Specialties Critical

Published

Specializes in critical care, PACU.

My patient arrived to the unit with the report that she had bouts of SVT requiring cardioversion. On arrival she was in sinus tachycardia. Within minutes; however, she bounced right into afib with a rapid ventricular rate of 160-220.This was sustained for more than three hours.

I decided to check a pulse to see how my patient could possibly be compensating with such prolonged cardiac output and noticed that the tapping reverberating against the pads of my fingers felt more like the slow trudge of bradycardia than the panicked thrumming of tachycardia. Sure enough, auscultation of the apical pulse revealed that the actual contractile beats were 1/3 to 2/3rds that of the electrical rate. IE EKG hr is 150, apical pulse is 50!

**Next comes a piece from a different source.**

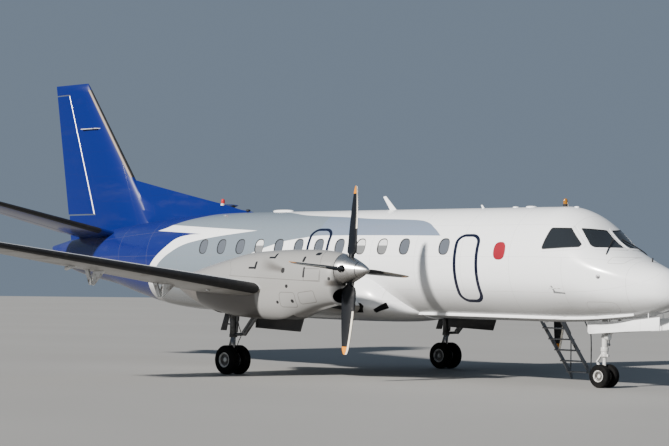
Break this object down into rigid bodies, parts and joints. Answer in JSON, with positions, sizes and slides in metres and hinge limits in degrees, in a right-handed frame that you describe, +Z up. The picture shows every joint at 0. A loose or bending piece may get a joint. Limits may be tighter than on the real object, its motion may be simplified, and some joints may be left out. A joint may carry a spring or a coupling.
{
  "type": "turboprop airliner",
  "caption": "Low-wing twin-turboprop regional airliner parked on retractable tricycle gear, with feathered propellers, flaps up, open door and airstair.",
  "frame": {"origin": "on the ground, below the middle of the length and on the plane of symmetry", "axes": "+X forward to the nose, +Y to port along the span, +Z up"},
  "size_m": [19.73, 21.44, 6.97],
  "materials": {
    "white_paint": "gloss white paint over aluminium skin",
    "blue_paint": "gloss blue paint over aluminium skin",
    "grey_paint": "satin light grey paint over aluminium skin",
    "composite_white": "painted glass-fibre laminate",
    "boot_rubber": "matt black de-icing rubber",
    "fin_boot_rubber": "matt brown-black de-icing rubber",
    "tyre_rubber": "worn black tyre rubber with painted rims",
    "polished_spinner": "polished bare aluminium",
    "blade_composite": "black composite blade with coloured tips",
    "window_glass": "tinted laminated windscreen glass",
    "cockpit_trim": "dark cockpit trim and seat cloth",
    "gear_dark": "oily dark grey gear steel",
    "gear_white": "white painted gear steel",
    "engine_steel": "turbine and gearbox steel",
    "exhaust_steel": "heat-stained exhaust steel",
    "stair_alloy": "grey painted alloy steps",
    "door_dark": "dark sooty alloy door"
  },
  "bodies": {
    "airframe": {"radome": "composite_white", "nose_fuselage": "white_paint", "cabin_fuselage": "white_paint", "aft_fuselage": "blue_paint", "tail_section": "blue_paint", "tail_cone": "blue_paint", "wing_body_fairing": "composite_white", "belly_strake_right": "composite_white", "belly_strake_left": "composite_white", "side_window_right": "window_glass", "side_window_left": "window_glass", "windscreen_right": "window_glass", "windscreen_left": "window_glass", "cockpit_interior": "cockpit_trim", "passenger_door": "white_paint", "airstair": "stair_alloy", "fin": "blue_paint", "fin_boot": "fin_boot_rubber", "roof_antenna": "composite_white", "nose_leg": "gear_white", "nose_door_right": "white_paint", "nose_door_left": "white_paint", "wing_right": "grey_paint", "wing_boot_right": "boot_rubber", "nacelle_right": "grey_paint", "engine_cowl_right": "grey_paint", "engine_right": "engine_steel", "exhaust_right": "exhaust_steel", "main_leg_right": "gear_dark", "main_gear_doors_right": "door_dark", "tailplane_right": "blue_paint", "tail_boot_right": "boot_rubber", "wing_left": "grey_paint", "wing_boot_left": "boot_rubber", "nacelle_left": "grey_paint", "engine_cowl_left": "grey_paint", "engine_left": "engine_steel", "exhaust_left": "exhaust_steel", "main_leg_left": "gear_dark", "main_gear_doors_left": "door_dark", "tailplane_left": "blue_paint", "tail_boot_left": "boot_rubber"},
    "nose_steering": {"nose_fork": "gear_white"},
    "nose_wheel_pair": {"nose_wheels": "tyre_rubber"},
    "rudder_panel": {"rudder": "blue_paint"},
    "main_wheel_pair_right": {"main_wheels_right": "tyre_rubber"},
    "propeller_assembly_right": {"propeller_right": "blade_composite", "spinner_right": "polished_spinner"},
    "flap_inner_panel_right": {"flap_inner_right": "grey_paint"},
    "flap_outer_panel_right": {"flap_outer_right": "grey_paint"},
    "aileron_panel_right": {"aileron_right": "grey_paint"},
    "elevator_panel_right": {"elevator_right": "blue_paint"},
    "main_wheel_pair_left": {"main_wheels_left": "tyre_rubber"},
    "propeller_assembly_left": {"propeller_left": "blade_composite", "spinner_left": "polished_spinner"},
    "flap_inner_panel_left": {"flap_inner_left": "grey_paint"},
    "flap_outer_panel_left": {"flap_outer_left": "grey_paint"},
    "aileron_panel_left": {"aileron_left": "grey_paint"},
    "elevator_panel_left": {"elevator_left": "blue_paint"}
  },
  "joints": [
    {"name": "nose_steer", "type": "hinge", "parent": "airframe", "child": "nose_steering", "pos_m": [8.095, 0, 0.7], "axis": [0, 0, 1], "range_deg": [-60, 60]},
    {"name": "nose_wheels_spin", "type": "hinge", "parent": "nose_steering", "child": "nose_wheel_pair", "pos_m": [8.095, 0, 0.2285], "axis": [0, 1, 0], "continuous": true},
    {"name": "main_wheels_spin_right", "type": "hinge", "parent": "airframe", "child": "main_wheel_pair_right", "pos_m": [0.955, -3.355, 0.305], "axis": [0, 1, 0], "continuous": true},
    {"name": "propeller_spin_right", "type": "hinge", "parent": "airframe", "child": "propeller_assembly_right", "pos_m": [4.37, -3.355, 2.218], "axis": [1, 0, 0], "continuous": true},
    {"name": "main_wheels_spin_left", "type": "hinge", "parent": "airframe", "child": "main_wheel_pair_left", "pos_m": [0.955, 3.355, 0.305], "axis": [0, 1, 0], "continuous": true},
    {"name": "propeller_spin_left", "type": "hinge", "parent": "airframe", "child": "propeller_assembly_left", "pos_m": [4.37, 3.355, 2.218], "axis": [1, 0, 0], "continuous": true},
    {"name": "flap_outer_left_turn", "type": "hinge", "parent": "airframe", "child": "flap_outer_panel_left", "pos_m": [0.72487, 4.02, 1.48561], "axis": [0.0211, 0.9919, 0.1251], "range_deg": [-35, 0]},
    {"name": "flap_inner_left_turn", "type": "hinge", "parent": "airframe", "child": "flap_inner_panel_left", "pos_m": [0.6699, 1.44, 1.1603], "axis": [0.0211, 0.9919, 0.1251], "range_deg": [-35, 0]},
    {"name": "flap_outer_right_turn", "type": "hinge", "parent": "airframe", "child": "flap_outer_panel_right", "pos_m": [0.72487, -4.02, 1.48561], "axis": [-0.0211, 0.9919, -0.1251], "range_deg": [-35, 0]},
    {"name": "flap_inner_right_turn", "type": "hinge", "parent": "airframe", "child": "flap_inner_panel_right", "pos_m": [0.6699, -1.44, 1.1603], "axis": [-0.0211, 0.9919, -0.1251], "range_deg": [-35, 0]},
    {"name": "aileron_left_turn", "type": "hinge", "parent": "airframe", "child": "aileron_panel_left", "pos_m": [0.77136, 7.345, 2.21502], "axis": [0.0228, 0.9921, 0.123], "range_deg": [-20, 20]},
    {"name": "aileron_right_turn", "type": "hinge", "parent": "airframe", "child": "aileron_panel_right", "pos_m": [0.77136, -7.345, 2.21502], "axis": [-0.0228, 0.9921, -0.123], "range_deg": [-20, 20]},
    {"name": "elevator_left_turn", "type": "hinge", "parent": "airframe", "child": "elevator_panel_left", "pos_m": [-8.16733, 0.64, 3.12212], "axis": [-0.0887, 0.9724, 0.2156], "range_deg": [-15, 25]},
    {"name": "elevator_right_turn", "type": "hinge", "parent": "airframe", "child": "elevator_panel_right", "pos_m": [-8.16733, -0.64, 3.12212], "axis": [0.0887, 0.9724, -0.2156], "range_deg": [-15, 25]},
    {"name": "rudder_turn", "type": "hinge", "parent": "airframe", "child": "rudder_panel", "pos_m": [-8.07545, 0, 3.6], "axis": [-0.3593, 0, 0.9332], "range_deg": [-25, 25]}
  ],
  "couplings": [
    {"joint": "flap_inner_left_turn", "follows": "flap_outer_left_turn", "ratio": 1},
    {"joint": "flap_outer_right_turn", "follows": "flap_outer_left_turn", "ratio": 1},
    {"joint": "flap_inner_right_turn", "follows": "flap_outer_left_turn", "ratio": 1},
    {"joint": "aileron_right_turn", "follows": "aileron_left_turn", "ratio": -1},
    {"joint": "elevator_right_turn", "follows": "elevator_left_turn", "ratio": 1}
  ]
}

The only way I can think of this is that you know how sometimes P waves happen and they are nonconducted? Well in this situation perfect QRSs are conducted but they arent all leading to a contraction. They are noncontracted QRSs! This was evident on the a-line waveform which showed coinciding waveforms with only some of the QRS complexes.

What was this? Do you have any idea?

Did you get a 12-lead? If so, what did it say? Could be artifact...sounds weird I know but just had a guy have VT of 300 rate and after interrigating his ICD, it turns out he only had a small run of SVT. The only thing we can think of is that it was artifact from his IJ dialysis cath with CVVHD going.

Specializes in critical care, PACU.

Thanks for your input :)

the 12 lead said multifocal atrial tach but the cardio consult and a couple other RN's agreed upon afib

I asked an instructor and he said that w/ afib you have a pulse deficit because the stroke volume is so poor that although there is myocardial contraction the sv is so crappy that a real CO doesnt happen. He said this is typical for afib.

My concern is how was my patient compensating if her heart was contracting all those times.